The dial layout is very reminiscent of earlier El Primero models, which I like. And while the 1/10th-of-a-second timing is highly impractical, it’s mesmerizing to observe the hand spinning so fast around the dial. Nevertheless, the bracelet is horrendous. Not just the clasp but also the way the links articulate too freely as if it’s been worn tight for 30 years and the links have stretched. The tolerances and level of refinement on the Daytona far outshine Zenith’s Wish.com knock-off. Jorg has helped me disassociate the Zenith El Primero Chronomaster Sport’s case and dial from the Daytona. But in the race of champions, the Rolex Cosmograph Daytona is still the winner.

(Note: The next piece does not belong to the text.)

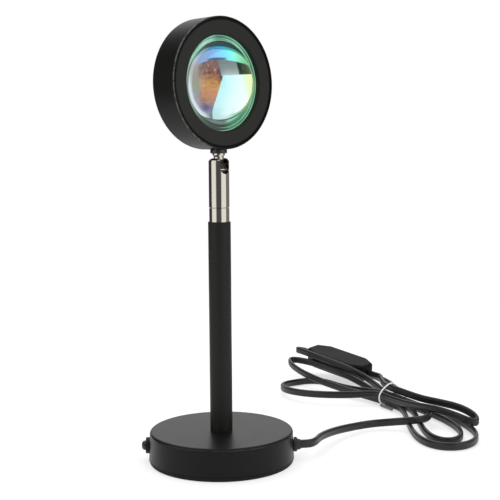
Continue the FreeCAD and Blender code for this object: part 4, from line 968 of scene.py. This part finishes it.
@dataclass(frozen=True)
class Loop:
    """One loop of the hank, given by its own measures."""

    heading: float
    reach: float
    width: float
    bend: float
    tip_height: float
    lean: float
    hump: float
    opening: float
    side: Side
    steps: int = 12
    ground: float = 0.00265

    def points(self, start: Vector, end: Vector) -> list[Vector]:
        """The loop's inner points.

        Args:
            start: where the loop leaves the tie.
            end: where it comes back to it.

        Returns:
            The points between the two.
        """
        found = []
        for i in range(1, self.steps):
            t = i / self.steps
            rise = math.sin(math.pi * t)
            wave = math.sin(2 * math.pi * t)
            along = self.reach * rise
            spread = 1 + self.opening * math.cos(2 * math.pi * t)
            across = self.side.value * self.width / 2 * wave * spread
            angle = self.heading + self.bend * along / self.reach
            ends = start.lerp(end, t)
            height = ends.z * (1 - rise) + self.tip_height * rise + self.lean * across + self.hump * wave**2
            spot = ends + heading_vector(angle) * along + heading_vector(angle + 90) * across
            found.append(Vector((spot.x, spot.y, max(height, self.ground))))
        return found


def heading_vector(degrees: float) -> Vector:
    """The level direction at an angle from X."""
    angle = math.radians(degrees)
    return Vector((math.cos(angle), math.sin(angle), 0))


LOOPS: dict[str, Loop] = {
    "low_left": Loop(166, 0.088, 0.054, -32, 0.0026, 0.10, 0.0, 0.0, Side.RIGHT),
    "high_right": Loop(-64, 0.074, 0.011, 10, 0.0074, 0.0, 0.0046, -0.3, Side.RIGHT),
    "inner_right": Loop(-74, 0.082, 0.022, -9, 0.0025, 0.0, 0.0, 0.0, Side.LEFT),
    "high_left": Loop(125, 0.114, 0.023, 0, 0.015, -0.06, 0.0, 0.3, Side.RIGHT),
    "outer_right": Loop(-74, 0.096, 0.034, -9, 0.0025, 0.0, 0.0, 0.0, Side.RIGHT),
}


@dataclass(frozen=True)
class Strand:
    """A strand's place in the tie, and how far it runs straight before and after it."""

    left: float
    height: float
    behind: float
    past: float
    bend_at: float


STRANDS: dict[str, Strand] = {
    "first_in": Strand(0.0026, 0.0087, 0.014, 0.008, -0.0028),
    "first_back": Strand(0.0077, 0.0087, 0.016, 0.008, -0.0028),
    "first_out": Strand(0.0005, 0.0139, 0.016, 0.008, -0.0028),
    "second_in": Strand(-0.0051, 0.0035, 0.026, 0.008, -0.007),
    "second_mid": Strand(0.0, 0.0035, 0.026, 0.008, -0.007),
    "second_back": Strand(0.0051, 0.0035, 0.022, 0.008, -0.007),
    "second_out": Strand(-0.0102, 0.0035, 0.026, 0.008, -0.007),
}


TIE_MIDDLE: Point = (0.1235, 0.130, 0.0)
TIE_HEADING = 116.0


@dataclass
class Flex:
    """The flat twin flex: its section, its route in two parts and its hank."""

    width: float = 0.0052
    thickness: float = 0.0030
    groove: float = 0.16
    groove_share: float = 0.11
    squareness: float = 0.6
    outline_steps: int = 28
    smoothness: int = 5
    tie_middle: Vector = field(default_factory=lambda: Vector(TIE_MIDDLE))
    tie_heading: float = TIE_HEADING
    switch_middle: Vector = field(default_factory=lambda: Vector((0.0922, 0.2193, 0.0143)))
    switch_heading: float = 135.0
    switch_pitch: float = 7.6
    switch_length: float = 0.0606
    switch_run: float = 0.0065
    bush_tail: Point = (0.0410, 0.0, 0.0094)
    bush_nose: Point = (0.04915, 0.0, 0.0094)
    exit_corner: Point = (0.0537, 0.0, 0.0094)
    free_points: tuple[Point, ...] = (
        (0.0590, 0.0062, 0.0092), (0.0625, 0.0200, 0.0084), (0.0730, 0.0395, 0.0066),
        (0.0880, 0.0565, 0.0048), (0.1010, 0.0650, 0.0044), (0.1135, 0.0640, 0.0056),
        (0.1260, 0.0585, 0.0079), (0.1380, 0.0635, 0.0077), (0.1435, 0.0760, 0.0077),
        (0.1405, 0.0905, 0.0080),
    )
    tie_run: float = 0.013
    to_switch: tuple[Point, ...] = ((0.1195, 0.160, 0.0130), (0.1215, 0.178, 0.0114))
    from_switch: tuple[Point, ...] = (
        (0.0, 0.0, 0.0), (0.0045, 0.0, 0.0), (0.0093, 0.002, 0.0003), (0.011, 0.0065, 0.001),
        (0.0075, 0.0106, 0.0022), (-0.003, 0.0125, 0.0034), (-0.020, 0.0155, 0.0042),
        (-0.040, 0.0154, 0.0042), (-0.056, 0.0148, 0.0032), (-0.070, 0.011, -0.0005),
    )
    to_plug: tuple[Point, ...] = (
        (0.130, 0.163, 0.0027), (0.133, 0.178, 0.0027), (0.129, 0.196, 0.0030),
        (0.120, 0.214, 0.0044), (0.112, 0.228, 0.0044),
    )
    lead_turns: tuple[str, ...] = ("first_in", "low_left", "first_back", "high_right", "first_out")
    tail_turns: tuple[str, ...] = (
        "second_in", "inner_right", "second_mid", "high_left", "second_back", "outer_right", "second_out",
    )

    def strand(self, name: str, along: float) -> Vector:
        """A point of a strand, measured along the tie's heading from its middle."""
        strand = STRANDS[name]
        sideways = heading_vector(self.tie_heading + 90) * strand.left
        forward = heading_vector(self.tie_heading) * along
        return self.tie_middle + forward + sideways + UP * strand.height

    def ends(self, name: str) -> tuple[Vector, Vector]:
        """The two ends of a strand's straight stretch."""
        return self.strand(name, -STRANDS[name].behind), self.strand(name, STRANDS[name].past)

    def through(self, name: str, forwards: bool) -> list[Vector]:
        """A strand's straight stretch through the tie, along the tie's heading or against it."""
        behind, past = self.ends(name)
        points = [behind, self.strand(name, STRANDS[name].bend_at), past]
        return points if forwards else points[::-1]

    def hank(self, turns: tuple[str, ...], forwards: bool) -> list[Vector]:
        """The route through strands and loops by turns; after each loop it runs the other way.

        Args:
            turns: the names of a strand, a loop, a strand and so on, ending with a strand.
            forwards: whether the first strand runs along the tie's heading.

        Returns:
            The points of the route.
        """
        points = []
        for strand, shape, following in zip(turns[::2], turns[1::2], turns[2::2]):
            end = 1 if forwards else 0
            points += self.through(strand, forwards)
            points += LOOPS[shape].points(self.ends(strand)[end], self.ends(following)[end])
            forwards = not forwards
        return points + self.through(turns[-1], forwards)

    def beside_switch(self, along: float, out: float, up: float) -> Vector:
        """A point given from the switch's raised end: along its axis, out to its front, and up."""
        pitch = math.radians(self.switch_pitch)
        axis = heading_vector(self.switch_heading) * math.cos(pitch) + UP * math.sin(pitch)
        front = heading_vector(self.switch_heading + 90)
        end = self.switch_middle + axis * (self.switch_length / 2 + along)
        return end + front * out + UP * up

    def lead_points(self) -> list[Vector]:
        """The route from the base's bush to the switch's low end."""
        start = self.ends(self.lead_turns[0])[0]
        points = [Vector(p) for p in (self.bush_tail, self.exit_corner, *self.free_points)]
        points.append(start - heading_vector(self.tie_heading) * self.tie_run)
        points += self.hank(self.lead_turns, True)
        points += [Vector(p) for p in self.to_switch]
        low_end = -self.switch_length
        return points + [self.beside_switch(place, 0, 0) for place in (low_end - self.switch_run, low_end)]

    def tail_points(self) -> list[Vector]:
        """The route from the switch's raised end to the plug."""
        points = [self.beside_switch(*place) for place in self.from_switch]
        return points + self.hank(self.tail_turns, False) + [Vector(p) for p in self.to_plug]

    def section(self) -> Object:
        """The flex's section: two cores side by side with a groove between them."""
        curve = bpy.data.curves.new("flex_section", "CURVE")
        curve.dimensions = "2D"
        spline = curve.splines.new("POLY")
        spline.points.add(self.outline_steps - 1)
        for i, point in enumerate(spline.points):
            angle = 2 * math.pi * i / self.outline_steps
            height = self.width / 2 * math.sin(angle)
            waist = 1 - self.groove * math.exp(-((height / (self.width * self.groove_share)) ** 2))
            breadth = self.thickness / 2 * waist * abs(math.cos(angle)) ** self.squareness
            point.co = (math.copysign(breadth, math.cos(angle)), height, 0, 1)
        spline.use_cyclic_u = True
        return linked("flex_section", curve)

    def sweep(self, name: str, points: list[Vector]) -> tuple[Object, list[Vector]]:
        """The flex swept along its line.

        Args:
            name: the piece's name.
            points: the route.

        Returns:
            The mesh piece and the points of its line.
        """
        curve = smooth_curve(f"{name}_line", points, self.smoothness)
        curve.twist_mode = "Z_UP"
        line = linked(curve.name, curve)
        path = [Vector(v.co) for v in solid_copy(line).vertices]
        section = self.section()
        curve.bevel_mode = "OBJECT"
        curve.bevel_object = section
        curve.use_fill_caps = True
        skin = solid_copy(line)
        skin.name = name
        for item in (line, section):
            bpy.data.objects.remove(item)
        for polygon in skin.polygons:
            polygon.use_smooth = True
        skin.materials.clear()
        skin.materials.append(Finishes.FLEX.value.material())
        piece = linked(name, skin)
        log.info("%s: %d faces, %.3f m long", name, len(skin.polygons), path_length(path))
        return piece, path

    def build(self) -> None:
        lead, path = self.sweep("flex_to_switch", self.lead_points())
        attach(lead, "base")
        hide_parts("lead_free", "lead_hank")
        route = self.tail_points()
        tail, path = self.sweep("flex_to_plug", route)
        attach(tail, "base")
        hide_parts("tail_hank")


def solid_copy(item: Object) -> bpy.types.Mesh:
    """The mesh of a curve as it stands."""
    bpy.context.view_layer.update()
    graph = bpy.context.evaluated_depsgraph_get()
    return bpy.data.meshes.new_from_object(item.evaluated_get(graph))


def path_length(path: list[Vector]) -> float:
    """The length of a line through points."""
    return sum((b - a).length for a, b in zip(path, path[1:]))


# ---------------------------------------------------------------- tie

@dataclass
class Tie:
    """A covered wire round the hank's waist, its two ends twisted together."""

    wire_radius: float = 0.00055
    middle: Vector = field(default_factory=lambda: Vector(TIE_MIDDLE))
    heading: float = TIE_HEADING
    corners: tuple[tuple[float, float], ...] = (
        (-0.0128, 0.0007), (0.0088, 0.0007), (0.0124, 0.0093), (0.0030, 0.0175), (-0.0028, 0.0172),
        (-0.0138, 0.0046),
    )
    tail_start: tuple[float, float] = (0.0096, 0.0016)
    tail_heading: Point = (0.47, -0.883, 0.0)
    tail_length: float = 0.0145
    tail_turns: float = 6.5
    tail_radius: float = 0.00055
    tail_steps: int = 90

    def across(self, left: float, up: float) -> Vector:
        """A point in the tie's upright plane."""
        return self.middle + heading_vector(self.heading + 90) * left + UP * up

    def ring(self) -> BMesh:
        """The wire's closed turn round the hank."""
        points = [self.across(left, up) for left, up in self.corners]
        curve = smooth_curve("tie_ring", points, 16, closed=True)
        curve.bevel_depth = self.wire_radius
        curve.bevel_resolution = 3
        return self.as_mesh(curve)

    def twist(self, phase: float) -> BMesh:
        """One of the two twisted ends.

        Args:
            phase: where it starts round the twist, in radians.

        Returns:
            Its mesh.
        """
        start = self.across(*self.tail_start)
        along = Vector(self.tail_heading).normalized()
        level = along.cross(UP).normalized()
        points = []
        for i in range(self.tail_steps + 1):
            t = i / self.tail_steps
            angle = phase + 2 * math.pi * self.tail_turns * t
            swing = level * math.cos(angle) + UP * math.sin(angle)
            points.append(start + along * self.tail_length * t + swing * self.tail_radius)
        curve = smooth_curve("tie_twist", points, 2)
        curve.bevel_depth = self.wire_radius * 0.9
        curve.bevel_resolution = 2
        curve.use_fill_caps = True
        return self.as_mesh(curve)

    @staticmethod
    def as_mesh(curve: Curve) -> BMesh:
        """A curve's skin as a bmesh."""
        item = linked(curve.name, curve)
        mesh = bmesh.new()
        mesh.from_mesh(solid_copy(item))
        bpy.data.objects.remove(item)
        return mesh

    def build(self) -> None:
        """Makes the tie's ring and its twisted tail."""
        ring = finished_object("tie_ring", self.ring(), Finishes.WHITE.value.material())
        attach(ring, "base")
        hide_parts("twist_tie")
        twisted = Finishes.TWISTED.value.material()
        for i, phase in enumerate((0.0, math.pi)):
            strand = finished_object(f"tie_end_{i}", self.twist(phase), twisted)
            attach(strand, "base")
        log.info("tie: ring and two twisted ends")


# ---------------------------------------------------------------- the whole

def dress(name: str, material: Material) -> None:
    """Gives a CAD node its only material."""
    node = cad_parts[name]
    node.data.materials.clear()
    node.data.materials.append(material)
    log.info("%s: %s", name, material.name)


def dress_nodes() -> None:
    """Gives every CAD node that shows its own finish."""
    for finish, names in NODE_FINISHES.items():
        material = finish.value.material()
        for name in names:
            dress(name, material)


def dress_head(seat: Matrix) -> None:
    """Gives the head, its bezel, the ball stud and the base their own paints.

    Args:
        seat: the head's place.
    """
    drum = HeadPaint("satin_black_drum", (0.0062, 0.0063, 0.0057), 0.40, 0.13)
    # painted light: the face's copy of the satin paint is made lighter than the drum's, for the light that
    # falls on the face
    face = HeadPaint("satin_black_face_painted_lighter", (0.0150, 0.0153, 0.0138), 0.44, 0.2)
    dress("head_shell", drum.material(seat))
    dress("front_bezel", face.material(seat))
    dress("ball_stud", BallPaint().material())
    dress("base_shell", BasePaint().material())


def main() -> None:
    """Builds the studio and the lamp's looks, in order."""
    logging.basicConfig(level=logging.INFO, format="%(name)s: %(message)s")
    studio = Studio()
    studio.camera()
    Flex().build()
    Tie().build()
    dress_nodes()
    lens = Lens()
    dress_head(lens.seat)
    lens.build(studio.camera_place)
    studio.build()


if __name__ == "__main__":
    main()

Jorg: I know we should refrain from talking market prices, but it’s hard not to when it comes to the Daytona. This watch is at the epicenter of the Rolex craziness. Rather than attract intrigue, it’s mocking the industry and becoming the symbol of hype around the Crown. Add those wild prices to a watch that I don’t like, and I cannot muster up many positive thoughts.
Ben: That’s true, Jorg, and the expanding Rolex bubble is unavoidable. But think, the previous reference 116520 was the original hype Rolex. Now, it’s the 116500LN. Tastes change, and hype dissipates. But with the Daytona, the core design remains strong, so much so that other brands are riding its coattails.